Patagonia National Park

Chile’s newest national park is part of a major renaturation project of characteristic Patagonian landscapes.

The park area, previously privately owned by the Tompkins couple as Patagonia Park, was handed over to the Chilean state on 30 April 2019 and raised to the status of a national park as Patagonia National Park (Parque Nacional Patagonia). After the removal of the fences and the planned fusion with the Reserva Nacional Jeinimeni and the Reserva Nacional Tamanga, a national park will be created here that is one and a half times as large as the Torres del Paine National Park and only slightly smaller than the Yosemite National Park.

The Valle Chacabuco, the heart of the Patagonia Park, was hopelessly overgrazed by the herds of one of the largest sheep farms in the country just a few decades ago. Today, as one of the few east-west valleys in the region, it represents an important biological corridor that acts as a transition zone between the Patagonian steppe grasslands of Argentine Patagonia and the southern beech forests of Chilean Patagonia in the west.

The park area extends south of Lago General Carrera with its spectacular marble caves, so that a visit to Patagonia National Park can be easily combined with the lake and its attractions.

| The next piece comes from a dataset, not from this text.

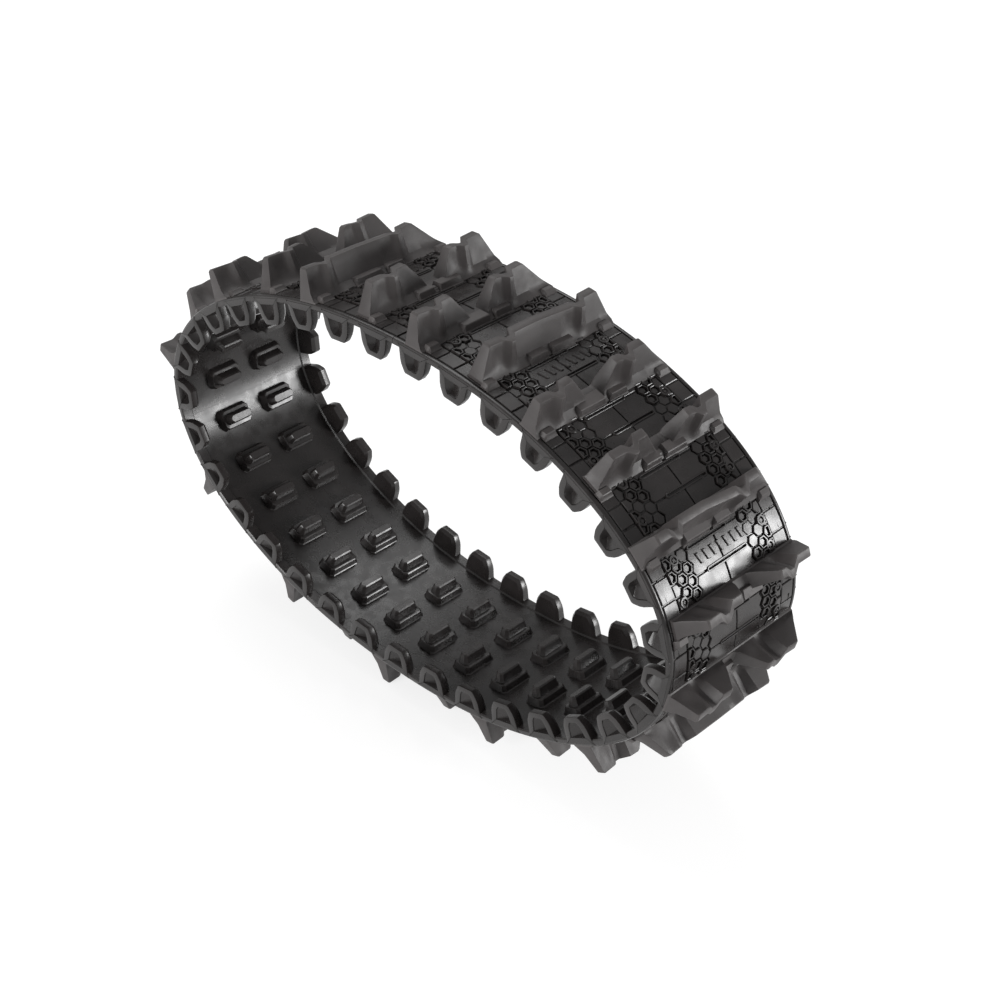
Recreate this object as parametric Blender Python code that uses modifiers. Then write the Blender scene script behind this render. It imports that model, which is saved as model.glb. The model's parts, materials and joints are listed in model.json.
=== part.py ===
"""Rubber crawler track: an endless moulded band with tread bars, drive lugs and edge teeth.

The band is an oval loop that stands on its tread bars.  It is split at its living hinges
into one band section and one tread bar for every step of the tread, so that the loop can
be squeezed flatter or opened rounder.

Frame: +X along the oval, +Y across the band, +Z up.  The floor is z = 0.
"""
import math

import bmesh
import bpy
from mathutils import Matrix, Vector

# ---- driving dimensions, metres ----
LOOP_LENGTH = 0.600              # once round the band's outer face
BAND_WIDTH = 0.062
BAND_THICKNESS = 0.0019
TOOTH_COUNT = 33                 # edge teeth on each side, and pairs of drive lugs
BAR_COUNT = 24                   # tread bars
PIECE_GAP = 0.0003               # clearance between touching pieces
PITCH = LOOP_LENGTH / TOOTH_COUNT
BAR_PITCH = TOOTH_COUNT / BAR_COUNT          # in teeth

# ---- places along the loop, counted in teeth, clockwise as seen from -Y ----
LEFT_END = 27.20                 # where the oval is furthest to -X, in its own axes
FIRST_BAR = 3.0                  # where tread bar 1 stands
FIRST_HINGE = 2.5                # where band section 1 begins
SECTION_TEETH = (1, 2, 1, 1, 2, 1, 1, 2)     # teeth on each of eight sections, repeated
STANDING_BARS = (12, 13)         # the two bars that the loop rests on

# ---- shape of the oval: how the tangent angle departs from a circle's ----
OVAL_TERMS = ((2, -0.397), (4, -0.080), (6, -0.028))
LOOP_STEPS = 3300
FACETS_PER_TOOTH = 4

# ---- edge teeth ----
TOOTH_BASE = 0.72 * PITCH
TOOTH_TIP = 0.36 * PITCH
TOOTH_DEPTH = 0.0042
TOOTH_TIP_DEPTH = 0.0034
TOOTH_HEIGHT = 0.0085            # above the band's inner face

# ---- drive lugs ----
LUG_OFFSET = 0.0103              # from the band's centre line to a lug's centre
LUG_BASE = (0.0080, 0.0160)      # along and across the band
LUG_TOP = (0.0038, 0.0116)
LUG_HEIGHT = 0.0062

# ---- tread bars ----
BAR_ROOT = 0.0060                # thickness where a bar meets the band
BAR_TIP = 0.0030
BAR_SHIFT = 0.0055               # every second bar is moved sideways by this much
HORN_HEIGHT = 0.0116             # the points that touch the ground first
FIN_HEIGHT = 0.0103
WALL_HEIGHT = 0.0092
NOTCH_HEIGHT = 0.0084
STEP_HEIGHT = 0.0028
EMBED = 0.0008                   # how far teeth and lugs reach into the band

COLLECTION_NAME = "rubber_track"


def clear_scene():
    """Remove whatever the scene holds, so that the model starts empty."""
    for thing in list(bpy.data.objects):
        bpy.data.objects.remove(thing, do_unlink=True)


def new_collection(name):
    """A collection linked to the scene."""
    collection = bpy.data.collections.new(name)
    bpy.context.scene.collection.children.link(collection)
    return collection


def rubber(name, color, roughness):
    """A plain rubber finish."""
    material = bpy.data.materials.new(name)
    material.use_nodes = True
    shader = material.node_tree.nodes["Principled BSDF"]
    shader.inputs["Base Color"].default_value = (*color, 1.0)
    shader.inputs["Roughness"].default_value = roughness
    shader.inputs["Metallic"].default_value = 0.0
    return material


# ---- the loop ----

def tangent_angle(turn):
    """Direction of travel at an angle round the loop, 0 at the left end, clockwise."""
    departure = sum(size * math.sin(count * turn) for count, size in OVAL_TERMS)
    return math.pi / 2 - turn + departure


def trace_loop():
    """Points of the band's outer face at equal steps from the left end, centred on 0."""
    step = LOOP_LENGTH / LOOP_STEPS
    points = [Vector((0.0, 0.0, 0.0))]
    for index in range(LOOP_STEPS):
        angle = tangent_angle(2 * math.pi * (index + 0.5) / LOOP_STEPS)
        points.append(points[-1] + step * Vector((math.cos(angle), 0.0, math.sin(angle))))
    centre = sum(points[:-1], Vector()) / LOOP_STEPS
    return [point - centre for point in points]


LOOP_POINTS = trace_loop()


def loop_frame(place):
    """Frame at a place on the band's outer face: X along it, Y across it, Z outwards."""
    turn = ((place - LEFT_END) / TOOTH_COUNT) % 1.0
    exact = turn * LOOP_STEPS
    index = int(exact)
    point = LOOP_POINTS[index].lerp(LOOP_POINTS[index + 1], exact - index)
    angle = tangent_angle(2 * math.pi * turn)
    along = Vector((math.cos(angle), 0.0, math.sin(angle)))
    across = Vector((0.0, 1.0, 0.0))
    outwards = along.cross(across)
    frame = Matrix((along, across, outwards)).transposed().to_4x4()
    frame.translation = point
    return frame


def bar_place(bar):
    """Where a tread bar stands, in teeth."""
    return FIRST_BAR + BAR_PITCH * (bar - 1)


def tip_corners(bar):
    """The two long edges of a bar's tip, on the loop before it is set down."""
    frame = loop_frame(bar_place(bar))
    corners = [(side * BAR_TIP / 2, 0.0, HORN_HEIGHT) for side in (-1, 1)]
    return [frame @ Vector(corner) for corner in corners]


def standing_matrix():
    """Turn and lift the loop so that it rests on its two standing bars."""
    tips = [sum(tip_corners(bar), Vector()) / 2 for bar in STANDING_BARS]
    tips.sort(key=lambda tip: tip.x)
    slope = tips[1] - tips[0]
    turn = Matrix.Rotation(math.atan2(slope.z, slope.x), 4, "Y")
    corners = [turn @ corner for bar in range(1, BAR_COUNT + 1) for corner in tip_corners(bar)]
    middle = (min(corner.x for corner in corners) + max(corner.x for corner in corners)) / 2
    floor = min(corner.z for corner in corners)
    return Matrix.Translation((-middle, 0.0, -floor)) @ turn


STANDING = standing_matrix()


def placed(place):
    """World frame at a place on the standing loop."""
    return STANDING @ loop_frame(place)


# ---- solids ----

def add_object(name, mesh, material, collection):
    """An object with one material, in a collection."""
    thing = bpy.data.objects.new(name, mesh)
    mesh.materials.append(material)
    collection.objects.link(thing)
    return thing


def set_origin(thing, point):
    """Move an object's origin to a point in the world, with its shape kept in place."""
    thing.data.transform(Matrix.Translation(-point))
    thing.location = point


def tapered_block(bm, base, top, height, matrix):
    """Add a block that narrows from its base at z = 0 to its top."""
    made = bmesh.ops.create_cube(bm, size=1.0)
    for vert in made["verts"]:
        size = top if vert.co.z > 0 else base
        level = height if vert.co.z > 0 else 0.0
        vert.co = matrix @ Vector((vert.co.x * size[0], vert.co.y * size[1], level))


def band_strip(start, end):
    """The open outer face of the band between two places."""
    cuts = round((end - start) * FACETS_PER_TOOTH)
    inset = PIECE_GAP / 2 / PITCH
    bm = bmesh.new()
    bmesh.ops.create_grid(bm, x_segments=cuts, y_segments=1, size=0.5)
    for vert in bm.verts:
        share = vert.co.x + 0.5
        place = start + inset + share * (end - start - 2 * inset)
        vert.co = placed(place) @ Vector((0.0, vert.co.y * BAND_WIDTH, 0.0))
    mesh = bpy.data.meshes.new("band_strip")
    bm.to_mesh(mesh)
    bm.free()
    return mesh


def band_features(start, end):
    """The edge teeth and drive lugs of one section, as separate closed blocks."""
    bm = bmesh.new()
    for index in range(round(end - start)):
        frame = placed(start + 0.5 + index) @ Matrix.Rotation(math.pi, 4, "X")
        for side in (-1, 1):
            edge = side * (BAND_WIDTH - TOOTH_DEPTH) / 2
            foot = frame @ Matrix.Translation((0.0, edge, BAND_THICKNESS - EMBED))
            tapered_block(bm, (TOOTH_BASE, TOOTH_DEPTH), (TOOTH_TIP, TOOTH_TIP_DEPTH),
                          TOOTH_HEIGHT + EMBED, foot)
            foot = frame @ Matrix.Translation((0.0, side * LUG_OFFSET, BAND_THICKNESS - EMBED))
            tapered_block(bm, LUG_BASE, LUG_TOP, LUG_HEIGHT + EMBED, foot)
    mesh = bpy.data.meshes.new("band_features")
    bm.to_mesh(mesh)
    bm.free()
    return mesh


def band_section(number, start, end, hinge, material, collection, cutters):
    """One stretch of the band, joined with its teeth and lugs."""
    name = f"band_section_{number:02d}"
    section = add_object(name, band_strip(start, end), material, collection)
    set_origin(section, hinge)
    shell = section.modifiers.new("thickness", "SOLIDIFY")
    shell.thickness = BAND_THICKNESS
    shell.offset = -1.0
    features = add_object(f"{name}_features", band_features(start, end), material, cutters)
    set_origin(features, hinge)
    features.hide_render = True
    features.display_type = "WIRE"
    union = section.modifiers.new("teeth_and_lugs", "BOOLEAN")
    union.operation = "UNION"
    union.solver = "EXACT"
    union.object = features
    return section


def bar_outline(bar):
    """Outline of a tread bar across the band: (distance from the near edge, height)."""
    shift = BAR_SHIFT if bar % 2 == 0 else 0.0
    near_fin = [
        (0.0000 + shift, STEP_HEIGHT),
        (0.0060 + shift, FIN_HEIGHT),
        (0.0130 + shift, FIN_HEIGHT),
        (0.0158 + shift, NOTCH_HEIGHT),
        (0.0182 + shift, HORN_HEIGHT),
        (0.0206 + shift, HORN_HEIGHT),
    ]
    far_fin = [
        (0.0420 + shift, FIN_HEIGHT),
        (0.0475 + shift, FIN_HEIGHT),
        (0.0500 + shift, NOTCH_HEIGHT),
        (0.0538 + shift, HORN_HEIGHT),
        (0.0554 + shift, HORN_HEIGHT),
        (0.0560 + shift, STEP_HEIGHT),
    ]
    if is_long_wall(bar):
        middle = [(0.0228 + shift, WALL_HEIGHT), (0.0395 + shift, WALL_HEIGHT)]
    else:
        middle = [(0.0216 + shift, STEP_HEIGHT), (0.0375 + shift, STEP_HEIGHT)]
    outline = [(0.0, 0.0), (0.0, STEP_HEIGHT)] if shift else [(0.0, 0.0)]
    outline += near_fin + middle + far_fin
    if outline[-1][0] < BAND_WIDTH - PIECE_GAP:
        outline.append((BAND_WIDTH, STEP_HEIGHT))
    outline.append((BAND_WIDTH, 0.0))
    return outline


def is_long_wall(bar):
    """Every third bar has a wall between its fins."""
    return bar % 3 == 2


def bar_thickness(height):
    """A bar thins from its root to its tip."""
    return BAR_ROOT + (BAR_TIP - BAR_ROOT) * height / HORN_HEIGHT


def tread_bar(number, hinge, material, collection):
    """One tread bar, standing outwards from the band."""
    bm = bmesh.new()
    ring = []
    for across, height in bar_outline(number):
        ring.append(bm.verts.new((0.0, across - BAND_WIDTH / 2, height)))
    face = bm.faces.new(ring)
    grown = bmesh.ops.extrude_face_region(bm, geom=[face])
    far_side = {vert for vert in grown["geom"] if isinstance(vert, bmesh.types.BMVert)}
    frame = placed(bar_place(number))
    for vert in bm.verts:
        side = 0.5 if vert in far_side else -0.5
        height = vert.co.z
        local = Vector((side * bar_thickness(height), vert.co.y, max(height, PIECE_GAP)))
        vert.co = frame @ local
    bmesh.ops.recalc_face_normals(bm, faces=bm.faces)
    if bm.calc_volume(signed=True) < 0:
        bmesh.ops.reverse_faces(bm, faces=bm.faces)
    mesh = bpy.data.meshes.new("tread_bar")
    bm.to_mesh(mesh)
    bm.free()
    bar = add_object(f"tread_bar_{number:02d}", mesh, material, collection)
    set_origin(bar, hinge)
    return bar


def section_edges():
    """Where each band section begins, in teeth, and where the last one ends."""
    edges = [FIRST_HINGE]
    for index in range(BAR_COUNT):
        edges.append(edges[-1] + SECTION_TEETH[index % len(SECTION_TEETH)])
    return edges


def hinge_point(place):
    """A living hinge: the middle of the band's thickness."""
    return placed(place) @ Vector((0.0, 0.0, -BAND_THICKNESS / 2))


def build():
    """Make every band section and tread bar of the loop."""
    clear_scene()
    parts = new_collection(COLLECTION_NAME)
    cutters = new_collection("features")
    band_rubber = rubber("band_rubber", (0.012, 0.012, 0.013), 0.42)
    bar_rubber = rubber("tread_rubber", (0.030, 0.030, 0.031), 0.62)
    edges = section_edges()
    root_section = STANDING_BARS[1]
    for number in range(1, BAR_COUNT + 1):
        start, end = edges[number - 1], edges[number]
        hinge = hinge_point(start if number >= root_section else end)
        band_section(number, start, end, hinge, band_rubber, parts, cutters)
        tread_bar(number, hinge, bar_rubber, parts)


build()
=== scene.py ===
"""The finished look of the rubber track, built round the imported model.

Every piece is laid out flat first: x along the band, y across it from the near edge and
z outwards from the band's outer face.  It is then wrapped round the oval or stood on it.
Places round the oval are counted in teeth, as in the CAD model.
"""
import functools
import json
import math

import bmesh
import bpy
from mathutils import Matrix, Vector

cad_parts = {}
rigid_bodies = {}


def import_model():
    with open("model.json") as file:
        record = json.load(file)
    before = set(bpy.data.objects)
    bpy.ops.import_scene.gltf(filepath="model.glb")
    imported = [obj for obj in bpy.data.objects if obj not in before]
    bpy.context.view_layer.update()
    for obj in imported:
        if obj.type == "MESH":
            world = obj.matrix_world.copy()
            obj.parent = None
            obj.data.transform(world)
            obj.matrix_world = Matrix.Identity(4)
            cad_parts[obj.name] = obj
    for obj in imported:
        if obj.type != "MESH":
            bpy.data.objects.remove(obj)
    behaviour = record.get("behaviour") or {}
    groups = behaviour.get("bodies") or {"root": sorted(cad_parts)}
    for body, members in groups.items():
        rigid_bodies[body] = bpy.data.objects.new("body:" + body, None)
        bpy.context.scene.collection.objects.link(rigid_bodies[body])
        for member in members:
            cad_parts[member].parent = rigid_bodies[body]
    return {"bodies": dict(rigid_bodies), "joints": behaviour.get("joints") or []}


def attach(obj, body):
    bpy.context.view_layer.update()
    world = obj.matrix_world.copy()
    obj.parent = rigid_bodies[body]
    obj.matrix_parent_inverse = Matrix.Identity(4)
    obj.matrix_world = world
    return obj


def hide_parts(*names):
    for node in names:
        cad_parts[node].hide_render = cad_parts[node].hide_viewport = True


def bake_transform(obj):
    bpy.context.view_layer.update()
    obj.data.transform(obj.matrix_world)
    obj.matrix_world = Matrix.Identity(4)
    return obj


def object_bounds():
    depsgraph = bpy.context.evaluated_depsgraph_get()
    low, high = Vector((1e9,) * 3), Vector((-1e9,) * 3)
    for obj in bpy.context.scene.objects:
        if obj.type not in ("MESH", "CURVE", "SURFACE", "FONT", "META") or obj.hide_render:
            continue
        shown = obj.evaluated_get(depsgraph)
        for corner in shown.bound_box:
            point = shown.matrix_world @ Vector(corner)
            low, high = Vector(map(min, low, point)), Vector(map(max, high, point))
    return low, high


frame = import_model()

CAD_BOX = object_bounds()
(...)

Before driving into the park from the west, one should in any case make a short side trip to the confluence of the Río Baker with the Río Neff. You can reach it about 20km south of Puerto Bertrand, where a sign points to the place where the turquoise water of Río Baker meets the glacial grey of Río Neff.

If you enter the national park from the west, you will reach the headquarters of the park administration and the sophisticated lodge dating back to the Tompkins era after a few kilometres.

This is the only, albeit expensive, accommodation within the park. Those who want to go hiking and enjoy the landscape will have to rely on the – however well-equipped – campsites of the national park.

Numerous half-day and day hikes lead along well-marked trails through the various landscapes and vegetation zones of the park.

Two of the most rewarding day hikes are the Lagunas Altas Trail, which takes between 7 and 10 hours to cover 23km, and the Circuito Avilés in the eastern sector of the National Park, which takes between 5 and 6 hours to cover 17.5km.